Hal serupa juga disuarakan Yonvitner, selaku Kepala Pusat Kajian Sumber Daya Pesisir dan Lautan Universitas IPB. Resiko jika ekspor BBL diperbolehkan adalah rusaknya harga pembudidaya lobster dalam negeri. ”Harga bibit yang mahal, ongkos yang tinggi, dan waktu budidaya yang lama, secara perlahan akan mematikan budidaya dalam negeri karena makin lama akan sulit membeli benih bening lobster,” ujarnya (Kompas, Oktober 2023).

Sementara dari perspektif keberlanjutan, dengan dibukanya keran ekspor BBL, tentunya resiko eksploitasi dan penangkapan BBL ilegal semakin tinggi. Saat ini saja, modus operandi ilegal ini masih beberapa kali ditemukan, walaupun sudah ada sangsi dan peraturan yang melarang kegiatan ini. Menurut data yang dibagikan KKP, per Agustus 2023 sudah sebanyak 113.763 BBL yang diselundupkan ke Singapura saja. Jumlah itu dikalikan harga jual per ekor yang berkisar 85 ribu Rupiah hingga 120 ribu Rupiah. Bayangkan saja berapa besar kerugian negara! Itu belum termasuk ke negara lain seperti Vietnam misalnya. Dilansir dari Kompas, Mantan Menteri KP Susi Pudjiastuti mengatakan bahwa masih ditemukan modus penyogokan (bribing) oknum aparat, tokoh, dan politisi, hingga akademisi untuk membenarkan penangkapan dan jual beli BBL. Jika kemudian BBL diambil lebih dari jumlah seharusnya karena tingginya demand, maka tidak heran bahwa BBL akan semakin langka dan terancam punah di habitat aslinya. 

Bahkan seharusnya, untuk kebutuhan dalam negeri saja, BBL di alam liar masih harus dipastikan keberadaannya. BBL ada bukan hanya untuk kebutuhan budidaya semata, tetapi menjadi satu mata rantai dari keseluruhan tatanan ekosistem dan rantai makanan.
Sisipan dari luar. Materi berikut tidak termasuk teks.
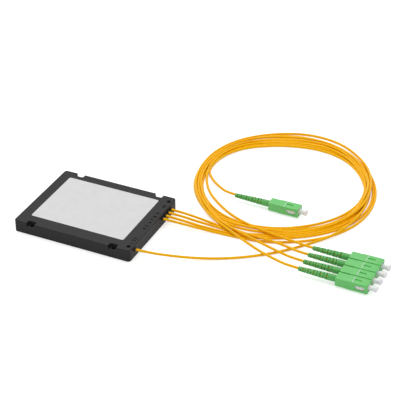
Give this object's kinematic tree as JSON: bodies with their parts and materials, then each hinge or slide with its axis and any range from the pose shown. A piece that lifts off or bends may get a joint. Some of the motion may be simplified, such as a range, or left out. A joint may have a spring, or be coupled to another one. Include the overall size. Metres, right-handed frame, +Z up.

Adanya daerah pemijahan atau nursery ground khusus untuk BBL, yang menjadi wadah aman dari jangkauan manusia atau aktivitas di ruang laut, wajib dihadirkan oleh KKP. Hal ini juga untuk memupuk rasa tanggung jawab dan mengimplementasikan nilai-nilai keberlanjutan yang sebenarnya.